Does anyone have any advice on how I can pay authors to get a copy of their eBook without going through Amazon or Google? I really don't want Big Tech or advertising companies profiling me based on the books I read, but I absolutely want to pay authors for their work.

I've considered torrenting books and just sending a check or something to authors, but I'd love to find a better way.


Go to bookshop.org. Buy the book you want. Then download from libgen or z-library guilt free. If you don't want the hardcopy, you can pass it on to a friend. Start a tiny library in your neighborhood. Or just leave it on a coffeeshop table to entertain some random person.

Bookshop.org is basically a coop organized by booksellers across the country. A local bookstore will fulfill your order and get the proceeds. Your purchase will support local businesses as well as pay the author.

Bookshop does offer ebooks via My Must Reads, but their ebook format looks to be non-standard. Still, you could buy via Bookshop / My Must Reads and still download a friendlier version from libgen, etc. So there's an option which would avoid getting an unwanted physical book while supporting bookshops and authors.

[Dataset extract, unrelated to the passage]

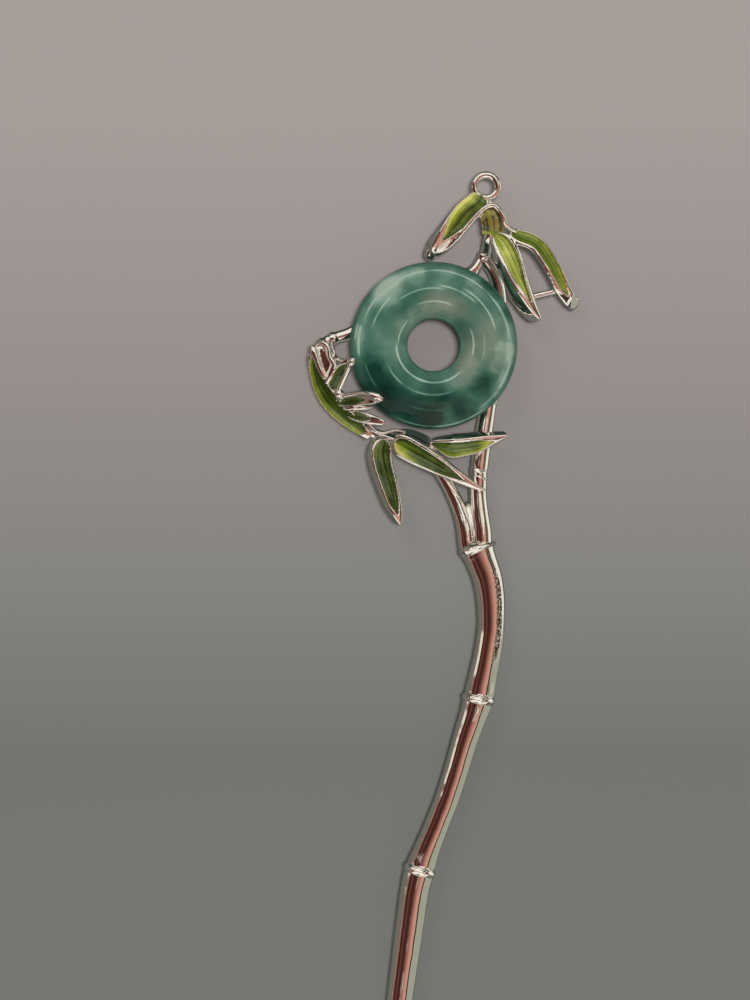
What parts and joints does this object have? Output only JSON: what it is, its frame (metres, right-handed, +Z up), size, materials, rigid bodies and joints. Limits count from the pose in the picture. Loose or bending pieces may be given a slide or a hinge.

Kobo has a partnership with local bookstores, and supposedly gives them a cut. I don't know much about this, but it might be worth looking into. Kobo DRM is easily stripped so it would be a viable option. But Kobo is at least partially owned by Walmart and that might be something you'd rather not support.

https://www.kobo.com/indie


There are a few of methods I use. First, my local library lends eBooks. In the UK, authors get paid for each book that is borrowed.

Secondly, sites like hive.co.uk sell eBooks outside of the Amazon / Google services. You can read them on any device which supports Adobe's DRM - or you can remove the DRM yourself.

Finally, go to the publisher's website. Some of them sell books directly.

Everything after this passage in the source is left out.